Exactly repeat the lines starting at the one that holds "Model this object" and ending at the one that holds "from FreeCAD import". Both end lines count; leave out everything else.

[Stored items from a collection]
────────────────────────────────────────

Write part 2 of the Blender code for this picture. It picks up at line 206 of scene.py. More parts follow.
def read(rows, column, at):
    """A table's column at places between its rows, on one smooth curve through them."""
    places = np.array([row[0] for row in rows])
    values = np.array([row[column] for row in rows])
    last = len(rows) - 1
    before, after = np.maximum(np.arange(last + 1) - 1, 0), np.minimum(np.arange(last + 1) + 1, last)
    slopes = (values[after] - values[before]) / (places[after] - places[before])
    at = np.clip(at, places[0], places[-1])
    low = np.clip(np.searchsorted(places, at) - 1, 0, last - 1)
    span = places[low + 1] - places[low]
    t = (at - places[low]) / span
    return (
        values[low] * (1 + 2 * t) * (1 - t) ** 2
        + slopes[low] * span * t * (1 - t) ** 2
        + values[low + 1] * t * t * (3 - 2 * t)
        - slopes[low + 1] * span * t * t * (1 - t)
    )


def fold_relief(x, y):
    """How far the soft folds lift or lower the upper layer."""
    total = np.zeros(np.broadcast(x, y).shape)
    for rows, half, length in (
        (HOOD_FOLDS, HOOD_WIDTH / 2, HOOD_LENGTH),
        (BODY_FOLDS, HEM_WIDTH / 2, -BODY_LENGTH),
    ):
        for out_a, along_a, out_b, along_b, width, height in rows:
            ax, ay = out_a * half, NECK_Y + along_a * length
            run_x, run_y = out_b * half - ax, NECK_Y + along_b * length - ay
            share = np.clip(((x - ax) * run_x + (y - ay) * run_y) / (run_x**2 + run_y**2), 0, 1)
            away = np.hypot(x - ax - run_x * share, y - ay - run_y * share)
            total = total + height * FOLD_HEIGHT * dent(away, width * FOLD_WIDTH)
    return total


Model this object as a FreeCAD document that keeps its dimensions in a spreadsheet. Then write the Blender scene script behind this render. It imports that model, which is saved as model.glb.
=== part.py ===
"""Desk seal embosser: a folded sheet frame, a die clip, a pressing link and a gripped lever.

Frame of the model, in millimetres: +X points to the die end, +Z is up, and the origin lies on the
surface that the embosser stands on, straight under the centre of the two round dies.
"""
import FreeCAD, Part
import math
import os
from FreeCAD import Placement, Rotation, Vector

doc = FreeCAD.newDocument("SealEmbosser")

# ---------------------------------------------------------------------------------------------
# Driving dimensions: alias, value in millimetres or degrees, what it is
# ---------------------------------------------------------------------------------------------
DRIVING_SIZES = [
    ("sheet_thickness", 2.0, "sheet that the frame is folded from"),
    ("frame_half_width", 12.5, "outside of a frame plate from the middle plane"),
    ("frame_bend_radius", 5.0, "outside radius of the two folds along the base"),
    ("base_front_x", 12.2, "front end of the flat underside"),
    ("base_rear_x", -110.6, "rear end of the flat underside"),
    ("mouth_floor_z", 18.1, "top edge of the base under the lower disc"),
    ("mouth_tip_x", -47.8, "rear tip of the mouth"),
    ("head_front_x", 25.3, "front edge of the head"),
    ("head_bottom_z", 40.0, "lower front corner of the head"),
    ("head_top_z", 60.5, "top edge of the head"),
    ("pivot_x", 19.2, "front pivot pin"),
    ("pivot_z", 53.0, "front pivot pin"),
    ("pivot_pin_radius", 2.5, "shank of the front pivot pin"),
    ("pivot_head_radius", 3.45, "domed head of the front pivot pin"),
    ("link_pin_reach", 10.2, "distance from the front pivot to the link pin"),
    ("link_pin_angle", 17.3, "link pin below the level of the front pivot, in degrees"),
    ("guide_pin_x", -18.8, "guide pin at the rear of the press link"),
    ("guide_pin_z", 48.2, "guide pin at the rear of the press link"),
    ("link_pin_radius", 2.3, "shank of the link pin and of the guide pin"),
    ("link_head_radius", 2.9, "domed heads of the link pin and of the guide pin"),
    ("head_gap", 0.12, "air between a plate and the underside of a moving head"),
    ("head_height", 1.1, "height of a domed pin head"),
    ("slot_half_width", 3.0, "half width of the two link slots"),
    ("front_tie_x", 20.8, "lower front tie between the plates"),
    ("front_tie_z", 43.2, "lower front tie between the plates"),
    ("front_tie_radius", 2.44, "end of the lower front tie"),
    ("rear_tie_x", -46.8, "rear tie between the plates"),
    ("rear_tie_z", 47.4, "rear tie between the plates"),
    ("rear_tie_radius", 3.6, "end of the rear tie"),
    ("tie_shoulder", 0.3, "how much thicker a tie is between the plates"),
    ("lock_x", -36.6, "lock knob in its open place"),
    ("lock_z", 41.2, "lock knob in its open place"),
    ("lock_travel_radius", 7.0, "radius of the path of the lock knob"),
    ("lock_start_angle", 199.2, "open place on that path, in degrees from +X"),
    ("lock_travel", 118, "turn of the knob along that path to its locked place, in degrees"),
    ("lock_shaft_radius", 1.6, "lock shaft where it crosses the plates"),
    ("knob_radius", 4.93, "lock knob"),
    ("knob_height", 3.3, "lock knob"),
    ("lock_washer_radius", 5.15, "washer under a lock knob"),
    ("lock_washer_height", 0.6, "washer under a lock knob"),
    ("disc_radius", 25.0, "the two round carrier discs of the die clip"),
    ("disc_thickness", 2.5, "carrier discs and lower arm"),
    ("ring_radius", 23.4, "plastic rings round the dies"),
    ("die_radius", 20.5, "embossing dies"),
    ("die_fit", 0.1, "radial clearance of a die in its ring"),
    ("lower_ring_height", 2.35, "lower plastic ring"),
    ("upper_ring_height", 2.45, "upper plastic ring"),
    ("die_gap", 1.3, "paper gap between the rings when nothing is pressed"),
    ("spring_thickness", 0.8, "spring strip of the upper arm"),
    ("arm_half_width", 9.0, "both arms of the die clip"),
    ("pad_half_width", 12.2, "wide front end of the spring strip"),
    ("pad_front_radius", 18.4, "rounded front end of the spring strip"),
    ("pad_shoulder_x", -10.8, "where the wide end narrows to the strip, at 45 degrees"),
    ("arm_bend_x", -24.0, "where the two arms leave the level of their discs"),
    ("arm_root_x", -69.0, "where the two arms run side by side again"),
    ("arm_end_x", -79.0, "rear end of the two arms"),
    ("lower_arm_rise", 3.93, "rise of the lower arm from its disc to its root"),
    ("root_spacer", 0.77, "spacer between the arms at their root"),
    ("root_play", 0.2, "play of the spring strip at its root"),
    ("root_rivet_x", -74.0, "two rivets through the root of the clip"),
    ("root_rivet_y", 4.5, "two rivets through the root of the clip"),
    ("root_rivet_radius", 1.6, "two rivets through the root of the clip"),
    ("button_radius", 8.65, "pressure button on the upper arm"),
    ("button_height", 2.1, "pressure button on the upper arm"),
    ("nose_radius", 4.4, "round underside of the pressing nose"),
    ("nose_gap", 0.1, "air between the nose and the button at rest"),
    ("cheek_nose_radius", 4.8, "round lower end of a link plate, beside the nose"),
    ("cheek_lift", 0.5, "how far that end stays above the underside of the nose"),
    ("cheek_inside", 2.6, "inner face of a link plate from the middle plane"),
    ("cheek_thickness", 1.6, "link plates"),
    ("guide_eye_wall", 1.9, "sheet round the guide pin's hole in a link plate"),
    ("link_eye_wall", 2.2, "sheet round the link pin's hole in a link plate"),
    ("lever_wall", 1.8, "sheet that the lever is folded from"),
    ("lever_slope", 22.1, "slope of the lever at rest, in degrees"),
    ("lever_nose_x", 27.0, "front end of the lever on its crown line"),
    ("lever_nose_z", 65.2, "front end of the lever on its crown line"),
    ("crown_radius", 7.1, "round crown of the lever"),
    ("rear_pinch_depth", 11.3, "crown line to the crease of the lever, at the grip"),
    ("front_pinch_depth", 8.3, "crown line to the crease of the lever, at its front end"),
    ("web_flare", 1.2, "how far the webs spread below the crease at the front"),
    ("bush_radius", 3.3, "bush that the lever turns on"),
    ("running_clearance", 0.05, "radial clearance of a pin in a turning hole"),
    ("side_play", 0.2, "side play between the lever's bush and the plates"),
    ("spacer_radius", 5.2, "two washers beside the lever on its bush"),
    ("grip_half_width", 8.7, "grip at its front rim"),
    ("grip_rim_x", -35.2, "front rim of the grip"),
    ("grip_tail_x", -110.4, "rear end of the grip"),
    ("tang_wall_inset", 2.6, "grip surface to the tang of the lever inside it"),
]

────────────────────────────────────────

→ SOLUTION:
Model this object as a FreeCAD document that keeps its dimensions in a spreadsheet. Then write the Blender scene script behind this render. It imports that model, which is saved as model.glb.
=== part.py ===
"""Desk seal embosser: a folded sheet frame, a die clip, a pressing link and a gripped lever.

Frame of the model, in millimetres: +X points to the die end, +Z is up, and the origin lies on the
surface that the embosser stands on, straight under the centre of the two round dies.
"""
import FreeCAD, Part
import math
import os
from FreeCAD import Placement, Rotation, Vector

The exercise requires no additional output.